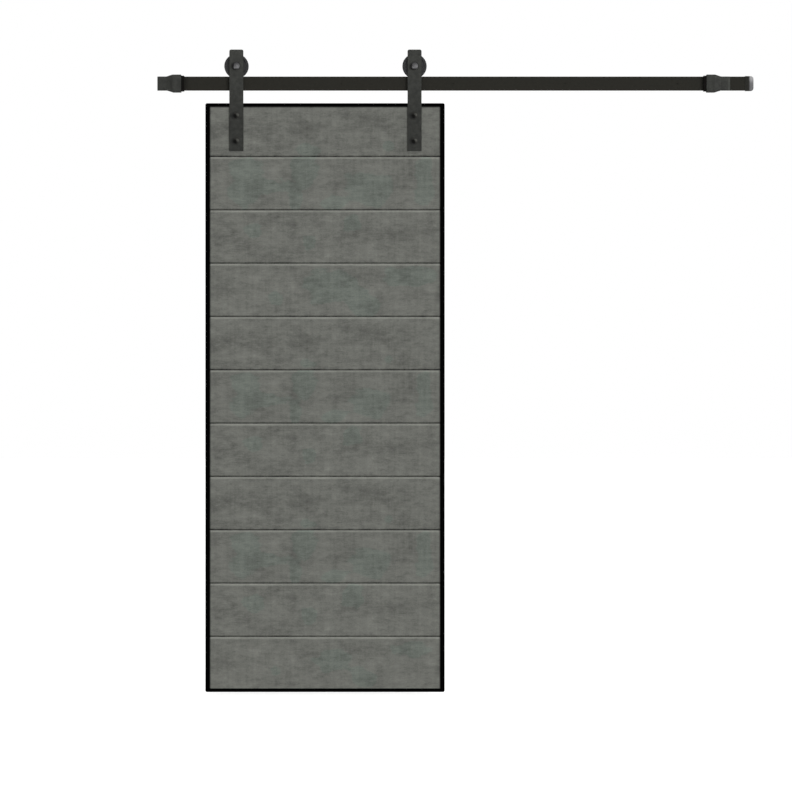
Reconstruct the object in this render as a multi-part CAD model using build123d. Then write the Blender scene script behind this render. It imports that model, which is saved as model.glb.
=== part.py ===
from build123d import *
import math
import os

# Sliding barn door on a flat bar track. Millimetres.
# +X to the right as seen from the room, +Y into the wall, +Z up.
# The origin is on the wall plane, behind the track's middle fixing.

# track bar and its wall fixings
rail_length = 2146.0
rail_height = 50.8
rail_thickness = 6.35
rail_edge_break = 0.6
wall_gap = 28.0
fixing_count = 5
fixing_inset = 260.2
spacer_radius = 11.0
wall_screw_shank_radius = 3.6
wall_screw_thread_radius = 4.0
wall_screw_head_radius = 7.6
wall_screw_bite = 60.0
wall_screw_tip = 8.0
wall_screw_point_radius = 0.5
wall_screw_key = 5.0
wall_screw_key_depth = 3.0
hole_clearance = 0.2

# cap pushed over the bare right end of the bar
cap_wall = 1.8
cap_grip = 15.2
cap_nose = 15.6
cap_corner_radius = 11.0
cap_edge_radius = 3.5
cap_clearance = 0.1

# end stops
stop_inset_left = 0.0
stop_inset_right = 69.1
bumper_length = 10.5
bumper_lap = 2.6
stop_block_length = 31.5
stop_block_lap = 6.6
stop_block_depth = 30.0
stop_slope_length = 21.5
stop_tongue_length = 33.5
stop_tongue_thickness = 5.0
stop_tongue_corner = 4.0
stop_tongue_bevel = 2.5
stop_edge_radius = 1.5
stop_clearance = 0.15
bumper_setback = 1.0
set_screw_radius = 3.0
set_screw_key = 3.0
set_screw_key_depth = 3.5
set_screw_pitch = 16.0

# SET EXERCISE
Quote exactly the opening line of the material above and every line after it, up to and including the line that contains "# The origin".

# CORRECT ANSWER
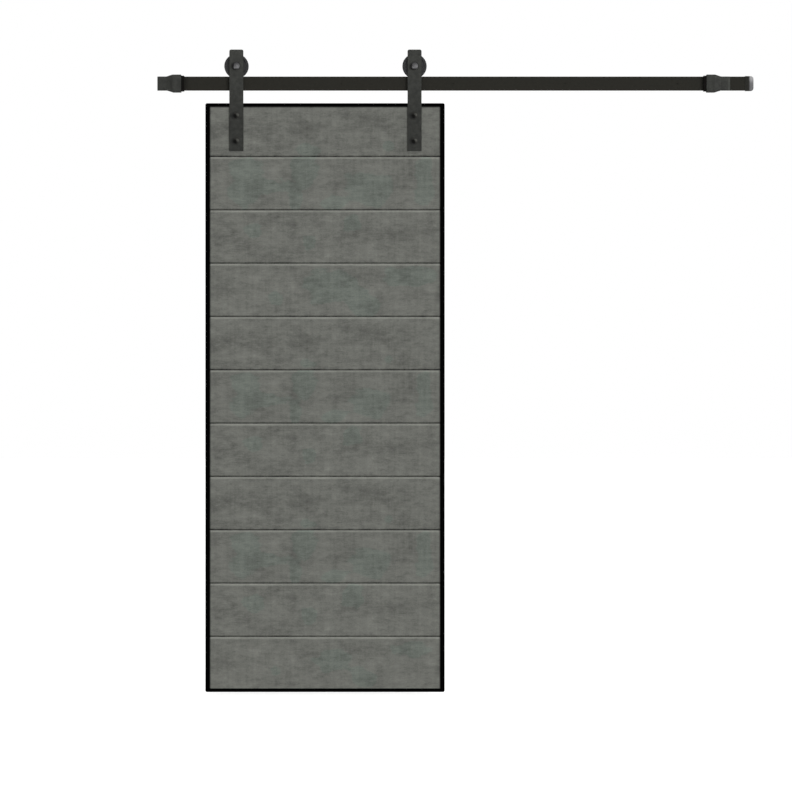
Reconstruct the object in this render as a multi-part CAD model using build123d. Then write the Blender scene script behind this render. It imports that model, which is saved as model.glb.
=== part.py ===
from build123d import *
import math
import os

# Sliding barn door on a flat bar track. Millimetres.
# +X to the right as seen from the room, +Y into the wall, +Z up.
# The origin is on the wall plane, behind the track's middle fixing.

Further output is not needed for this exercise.